11月の神社に実篤のことば

Twitterなどを見ていると、11月に東京の(?)神社に掲げられている言葉が実篤のことばのようだ。私はまだ実物を見ていないが、tweetや写真などを見ると「わが行く道に茨多し されど生命の道は一つ この外に道なし この道を行く」というものだ。

「この道より我を生かす道なし この道を歩く」というのがよく知られているものだが、その変形に見える。ただ、私はこの「茨多し」というバージョンは説明に走り過ぎていて、実篤固有の勢いがないと思う。
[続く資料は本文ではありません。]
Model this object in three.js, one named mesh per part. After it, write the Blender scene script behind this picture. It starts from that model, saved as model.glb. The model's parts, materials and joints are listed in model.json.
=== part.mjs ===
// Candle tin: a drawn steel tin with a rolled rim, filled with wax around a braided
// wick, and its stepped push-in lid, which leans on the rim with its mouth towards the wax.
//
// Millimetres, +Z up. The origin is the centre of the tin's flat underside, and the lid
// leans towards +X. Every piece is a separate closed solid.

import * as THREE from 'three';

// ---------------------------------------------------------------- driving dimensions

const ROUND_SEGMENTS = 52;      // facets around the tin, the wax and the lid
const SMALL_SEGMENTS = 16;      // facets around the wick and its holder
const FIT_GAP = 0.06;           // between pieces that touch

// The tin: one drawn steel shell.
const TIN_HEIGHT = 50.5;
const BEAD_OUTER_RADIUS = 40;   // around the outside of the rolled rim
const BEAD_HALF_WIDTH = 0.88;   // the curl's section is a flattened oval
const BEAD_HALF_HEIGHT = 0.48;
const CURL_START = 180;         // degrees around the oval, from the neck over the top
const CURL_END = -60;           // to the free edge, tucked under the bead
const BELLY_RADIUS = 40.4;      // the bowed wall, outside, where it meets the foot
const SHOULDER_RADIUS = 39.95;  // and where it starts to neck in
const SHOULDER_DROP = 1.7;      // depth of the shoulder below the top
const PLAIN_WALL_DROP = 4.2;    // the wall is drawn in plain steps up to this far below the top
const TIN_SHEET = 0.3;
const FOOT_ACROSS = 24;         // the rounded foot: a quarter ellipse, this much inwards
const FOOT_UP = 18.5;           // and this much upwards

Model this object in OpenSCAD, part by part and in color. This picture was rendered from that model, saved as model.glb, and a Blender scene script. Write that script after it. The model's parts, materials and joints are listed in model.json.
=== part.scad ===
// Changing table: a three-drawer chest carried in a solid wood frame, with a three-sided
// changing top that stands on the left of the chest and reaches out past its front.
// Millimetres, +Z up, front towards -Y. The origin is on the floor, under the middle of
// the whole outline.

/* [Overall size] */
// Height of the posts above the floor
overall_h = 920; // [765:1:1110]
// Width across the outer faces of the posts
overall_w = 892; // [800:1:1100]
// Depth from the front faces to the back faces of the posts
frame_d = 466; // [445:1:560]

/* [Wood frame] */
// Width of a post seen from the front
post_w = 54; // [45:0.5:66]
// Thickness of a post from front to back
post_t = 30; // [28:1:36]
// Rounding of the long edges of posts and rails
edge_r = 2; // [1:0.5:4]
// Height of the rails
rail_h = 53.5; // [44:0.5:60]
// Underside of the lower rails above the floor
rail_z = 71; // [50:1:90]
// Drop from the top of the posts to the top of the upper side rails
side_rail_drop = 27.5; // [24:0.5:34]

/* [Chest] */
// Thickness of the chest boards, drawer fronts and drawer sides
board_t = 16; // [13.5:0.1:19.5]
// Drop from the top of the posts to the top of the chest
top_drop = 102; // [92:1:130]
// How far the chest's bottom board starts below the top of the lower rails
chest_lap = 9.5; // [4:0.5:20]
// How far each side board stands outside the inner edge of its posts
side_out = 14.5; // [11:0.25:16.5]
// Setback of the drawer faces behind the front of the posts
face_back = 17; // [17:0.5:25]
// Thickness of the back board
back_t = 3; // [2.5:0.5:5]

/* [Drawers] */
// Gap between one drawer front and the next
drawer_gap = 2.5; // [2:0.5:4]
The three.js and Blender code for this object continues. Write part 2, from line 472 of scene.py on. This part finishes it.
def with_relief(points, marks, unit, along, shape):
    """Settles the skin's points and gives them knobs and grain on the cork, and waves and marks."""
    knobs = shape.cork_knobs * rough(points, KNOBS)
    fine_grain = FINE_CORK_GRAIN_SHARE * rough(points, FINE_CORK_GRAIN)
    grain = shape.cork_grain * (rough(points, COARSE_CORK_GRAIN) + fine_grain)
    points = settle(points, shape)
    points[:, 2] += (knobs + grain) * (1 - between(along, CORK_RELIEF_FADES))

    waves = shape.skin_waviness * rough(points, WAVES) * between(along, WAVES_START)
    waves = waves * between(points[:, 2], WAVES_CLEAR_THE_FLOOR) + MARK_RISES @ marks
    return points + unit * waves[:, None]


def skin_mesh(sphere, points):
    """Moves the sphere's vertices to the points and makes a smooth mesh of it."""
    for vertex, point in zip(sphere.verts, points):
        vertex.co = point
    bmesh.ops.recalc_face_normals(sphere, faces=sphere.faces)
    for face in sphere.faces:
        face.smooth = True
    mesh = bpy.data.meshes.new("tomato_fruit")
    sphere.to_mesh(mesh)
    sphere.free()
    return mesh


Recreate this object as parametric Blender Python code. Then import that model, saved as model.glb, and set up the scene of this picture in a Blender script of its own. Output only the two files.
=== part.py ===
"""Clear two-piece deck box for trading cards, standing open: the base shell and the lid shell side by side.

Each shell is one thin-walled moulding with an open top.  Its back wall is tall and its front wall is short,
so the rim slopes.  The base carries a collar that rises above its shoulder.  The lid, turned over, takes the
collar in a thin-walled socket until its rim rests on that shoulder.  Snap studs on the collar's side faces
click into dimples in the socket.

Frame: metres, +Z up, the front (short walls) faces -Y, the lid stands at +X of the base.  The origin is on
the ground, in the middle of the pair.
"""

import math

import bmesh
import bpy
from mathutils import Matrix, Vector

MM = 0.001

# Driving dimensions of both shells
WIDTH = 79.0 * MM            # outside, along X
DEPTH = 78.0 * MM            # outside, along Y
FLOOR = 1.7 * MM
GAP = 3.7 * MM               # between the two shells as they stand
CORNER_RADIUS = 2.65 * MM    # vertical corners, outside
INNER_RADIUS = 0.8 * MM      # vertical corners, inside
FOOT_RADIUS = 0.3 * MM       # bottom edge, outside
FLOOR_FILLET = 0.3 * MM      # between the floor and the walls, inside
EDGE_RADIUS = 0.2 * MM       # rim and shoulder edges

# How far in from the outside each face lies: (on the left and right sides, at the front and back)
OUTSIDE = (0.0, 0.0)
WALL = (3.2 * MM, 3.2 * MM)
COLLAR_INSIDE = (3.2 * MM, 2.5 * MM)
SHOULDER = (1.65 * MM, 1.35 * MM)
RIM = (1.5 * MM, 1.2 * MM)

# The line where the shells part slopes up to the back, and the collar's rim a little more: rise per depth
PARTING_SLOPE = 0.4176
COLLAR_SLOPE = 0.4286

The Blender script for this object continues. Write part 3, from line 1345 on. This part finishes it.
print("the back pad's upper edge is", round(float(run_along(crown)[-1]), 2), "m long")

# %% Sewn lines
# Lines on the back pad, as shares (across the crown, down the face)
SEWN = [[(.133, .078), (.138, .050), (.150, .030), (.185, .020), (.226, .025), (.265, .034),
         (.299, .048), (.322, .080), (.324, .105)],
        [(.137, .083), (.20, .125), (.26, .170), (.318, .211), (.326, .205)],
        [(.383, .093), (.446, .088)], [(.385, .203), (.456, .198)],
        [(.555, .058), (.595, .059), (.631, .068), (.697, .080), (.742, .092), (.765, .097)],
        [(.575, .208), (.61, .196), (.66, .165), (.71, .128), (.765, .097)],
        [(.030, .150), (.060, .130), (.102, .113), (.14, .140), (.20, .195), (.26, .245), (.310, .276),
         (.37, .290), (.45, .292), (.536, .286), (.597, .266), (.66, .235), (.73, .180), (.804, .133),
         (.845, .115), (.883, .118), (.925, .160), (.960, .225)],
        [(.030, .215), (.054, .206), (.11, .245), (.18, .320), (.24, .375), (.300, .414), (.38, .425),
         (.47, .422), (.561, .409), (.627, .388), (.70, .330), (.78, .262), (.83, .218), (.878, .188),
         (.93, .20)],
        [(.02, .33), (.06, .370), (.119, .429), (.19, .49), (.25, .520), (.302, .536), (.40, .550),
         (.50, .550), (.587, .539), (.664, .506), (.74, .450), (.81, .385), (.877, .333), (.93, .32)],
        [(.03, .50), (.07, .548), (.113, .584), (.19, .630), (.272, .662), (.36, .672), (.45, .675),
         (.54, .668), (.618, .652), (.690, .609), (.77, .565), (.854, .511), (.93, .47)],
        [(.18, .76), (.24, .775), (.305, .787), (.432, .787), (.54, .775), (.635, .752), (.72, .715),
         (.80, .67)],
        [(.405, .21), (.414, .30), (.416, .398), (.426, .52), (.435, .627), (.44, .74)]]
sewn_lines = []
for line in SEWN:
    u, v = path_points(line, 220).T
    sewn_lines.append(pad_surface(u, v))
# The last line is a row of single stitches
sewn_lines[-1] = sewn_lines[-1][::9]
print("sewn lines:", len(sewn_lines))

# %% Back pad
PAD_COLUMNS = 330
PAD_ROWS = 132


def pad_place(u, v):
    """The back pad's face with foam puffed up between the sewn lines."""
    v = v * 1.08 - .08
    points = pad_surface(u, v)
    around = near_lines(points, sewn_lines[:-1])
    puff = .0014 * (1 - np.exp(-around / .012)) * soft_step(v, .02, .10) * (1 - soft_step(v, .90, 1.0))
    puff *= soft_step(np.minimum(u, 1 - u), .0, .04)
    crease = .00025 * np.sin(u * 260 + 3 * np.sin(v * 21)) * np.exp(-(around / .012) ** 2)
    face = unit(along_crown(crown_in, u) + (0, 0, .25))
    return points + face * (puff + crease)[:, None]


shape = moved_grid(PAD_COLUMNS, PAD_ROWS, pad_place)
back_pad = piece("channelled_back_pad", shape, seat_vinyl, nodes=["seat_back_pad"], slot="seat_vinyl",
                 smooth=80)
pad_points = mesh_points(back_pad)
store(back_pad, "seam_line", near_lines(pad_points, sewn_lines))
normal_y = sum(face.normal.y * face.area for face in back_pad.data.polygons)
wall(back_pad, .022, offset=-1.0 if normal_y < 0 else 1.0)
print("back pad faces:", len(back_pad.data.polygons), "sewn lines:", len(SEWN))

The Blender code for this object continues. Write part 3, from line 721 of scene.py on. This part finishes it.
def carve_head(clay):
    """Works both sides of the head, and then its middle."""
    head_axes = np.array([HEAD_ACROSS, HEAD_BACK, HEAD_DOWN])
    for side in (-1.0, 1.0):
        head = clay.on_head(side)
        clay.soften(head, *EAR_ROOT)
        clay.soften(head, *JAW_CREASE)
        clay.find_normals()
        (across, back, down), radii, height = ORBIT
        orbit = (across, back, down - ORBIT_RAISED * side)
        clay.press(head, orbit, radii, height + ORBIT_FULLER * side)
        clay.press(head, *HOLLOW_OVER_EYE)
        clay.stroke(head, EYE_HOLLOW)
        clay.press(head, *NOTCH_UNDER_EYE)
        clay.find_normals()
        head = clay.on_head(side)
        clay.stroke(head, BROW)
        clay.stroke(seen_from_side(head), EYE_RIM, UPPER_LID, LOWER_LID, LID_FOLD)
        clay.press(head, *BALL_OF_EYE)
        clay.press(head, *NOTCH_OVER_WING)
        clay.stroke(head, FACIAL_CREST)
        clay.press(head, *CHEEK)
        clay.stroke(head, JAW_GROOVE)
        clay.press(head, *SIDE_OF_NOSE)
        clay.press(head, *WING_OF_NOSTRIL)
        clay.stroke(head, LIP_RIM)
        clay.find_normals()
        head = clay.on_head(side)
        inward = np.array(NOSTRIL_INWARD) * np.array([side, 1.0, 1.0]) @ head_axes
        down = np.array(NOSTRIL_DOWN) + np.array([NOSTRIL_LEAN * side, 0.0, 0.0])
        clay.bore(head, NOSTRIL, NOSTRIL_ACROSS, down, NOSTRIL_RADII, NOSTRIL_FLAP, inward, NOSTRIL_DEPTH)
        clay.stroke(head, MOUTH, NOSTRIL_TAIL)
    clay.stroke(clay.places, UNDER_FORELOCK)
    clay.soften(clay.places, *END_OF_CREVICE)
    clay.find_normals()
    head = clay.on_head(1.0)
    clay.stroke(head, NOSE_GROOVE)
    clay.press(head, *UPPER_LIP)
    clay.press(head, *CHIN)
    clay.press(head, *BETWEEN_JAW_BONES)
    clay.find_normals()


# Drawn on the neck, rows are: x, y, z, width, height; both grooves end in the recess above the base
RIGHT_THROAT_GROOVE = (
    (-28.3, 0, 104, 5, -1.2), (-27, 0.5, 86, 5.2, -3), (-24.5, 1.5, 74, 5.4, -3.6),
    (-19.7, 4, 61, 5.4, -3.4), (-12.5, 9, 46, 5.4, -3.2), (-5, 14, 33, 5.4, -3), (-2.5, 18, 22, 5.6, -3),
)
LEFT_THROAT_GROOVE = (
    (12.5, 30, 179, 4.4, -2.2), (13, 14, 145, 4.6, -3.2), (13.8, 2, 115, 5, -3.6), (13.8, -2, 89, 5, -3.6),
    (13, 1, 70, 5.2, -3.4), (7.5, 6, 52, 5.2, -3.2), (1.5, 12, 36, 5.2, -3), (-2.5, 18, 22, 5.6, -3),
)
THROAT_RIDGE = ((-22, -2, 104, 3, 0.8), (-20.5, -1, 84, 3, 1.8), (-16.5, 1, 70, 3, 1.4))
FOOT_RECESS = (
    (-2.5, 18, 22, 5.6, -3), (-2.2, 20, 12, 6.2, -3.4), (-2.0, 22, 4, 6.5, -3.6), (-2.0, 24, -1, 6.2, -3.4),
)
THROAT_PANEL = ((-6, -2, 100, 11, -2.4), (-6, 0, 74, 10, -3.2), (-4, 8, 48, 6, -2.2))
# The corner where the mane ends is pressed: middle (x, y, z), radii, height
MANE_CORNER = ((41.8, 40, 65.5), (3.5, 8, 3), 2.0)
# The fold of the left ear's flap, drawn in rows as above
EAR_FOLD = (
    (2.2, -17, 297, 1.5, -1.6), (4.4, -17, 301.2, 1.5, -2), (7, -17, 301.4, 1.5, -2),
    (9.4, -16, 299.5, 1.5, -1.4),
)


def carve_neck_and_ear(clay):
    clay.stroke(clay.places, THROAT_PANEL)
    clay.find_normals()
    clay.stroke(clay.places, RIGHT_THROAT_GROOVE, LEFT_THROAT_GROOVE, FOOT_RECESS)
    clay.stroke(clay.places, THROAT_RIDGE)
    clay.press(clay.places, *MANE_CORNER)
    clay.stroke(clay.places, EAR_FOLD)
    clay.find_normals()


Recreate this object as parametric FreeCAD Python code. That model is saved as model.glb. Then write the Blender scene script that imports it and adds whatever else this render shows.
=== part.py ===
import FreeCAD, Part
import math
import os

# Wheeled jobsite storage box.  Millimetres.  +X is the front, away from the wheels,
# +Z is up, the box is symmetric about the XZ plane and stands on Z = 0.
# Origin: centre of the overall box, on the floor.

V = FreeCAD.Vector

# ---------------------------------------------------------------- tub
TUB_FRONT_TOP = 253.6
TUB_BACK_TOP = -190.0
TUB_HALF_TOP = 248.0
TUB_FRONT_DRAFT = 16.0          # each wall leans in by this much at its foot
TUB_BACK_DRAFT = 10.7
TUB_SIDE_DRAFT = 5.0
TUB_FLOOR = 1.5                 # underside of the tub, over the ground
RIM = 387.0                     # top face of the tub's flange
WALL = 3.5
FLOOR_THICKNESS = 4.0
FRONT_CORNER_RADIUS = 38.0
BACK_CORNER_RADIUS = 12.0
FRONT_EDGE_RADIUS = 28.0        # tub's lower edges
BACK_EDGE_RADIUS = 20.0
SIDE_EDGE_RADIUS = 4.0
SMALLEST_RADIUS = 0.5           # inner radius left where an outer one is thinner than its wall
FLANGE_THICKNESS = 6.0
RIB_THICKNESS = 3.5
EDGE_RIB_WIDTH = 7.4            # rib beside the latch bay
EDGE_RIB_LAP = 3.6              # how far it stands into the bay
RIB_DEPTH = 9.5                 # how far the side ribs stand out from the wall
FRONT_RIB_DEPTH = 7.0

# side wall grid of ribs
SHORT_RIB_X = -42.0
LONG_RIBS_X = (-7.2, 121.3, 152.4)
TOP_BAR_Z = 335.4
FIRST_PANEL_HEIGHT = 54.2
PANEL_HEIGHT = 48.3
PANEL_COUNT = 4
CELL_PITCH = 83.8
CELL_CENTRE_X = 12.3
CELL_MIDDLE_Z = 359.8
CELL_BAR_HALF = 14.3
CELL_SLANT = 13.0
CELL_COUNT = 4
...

名言集と呼ばれる本では実篤のものとされているようだが、私は実篤の言葉ではなく、誰かが編集したものではないかと疑っている。実篤はこんな風にまわりくどく、説明口調では書かない人だ。この言葉は「困難が多いけれど、この道を行くしかない」というネガティブなところから入っているが、実篤はそんな風には言わない。決然と「この道しかないからこの道を行くのだ」と同語反復的に非論理的に言い放つところに魅力があると考える。
よって、このことばが神社に実篤のことばとして掲げられることは、私はうれしくないが、目にされる方も多いと思うし、これがきっかけで実篤について知ってもらえればよいと思うので、blogにも書いておく。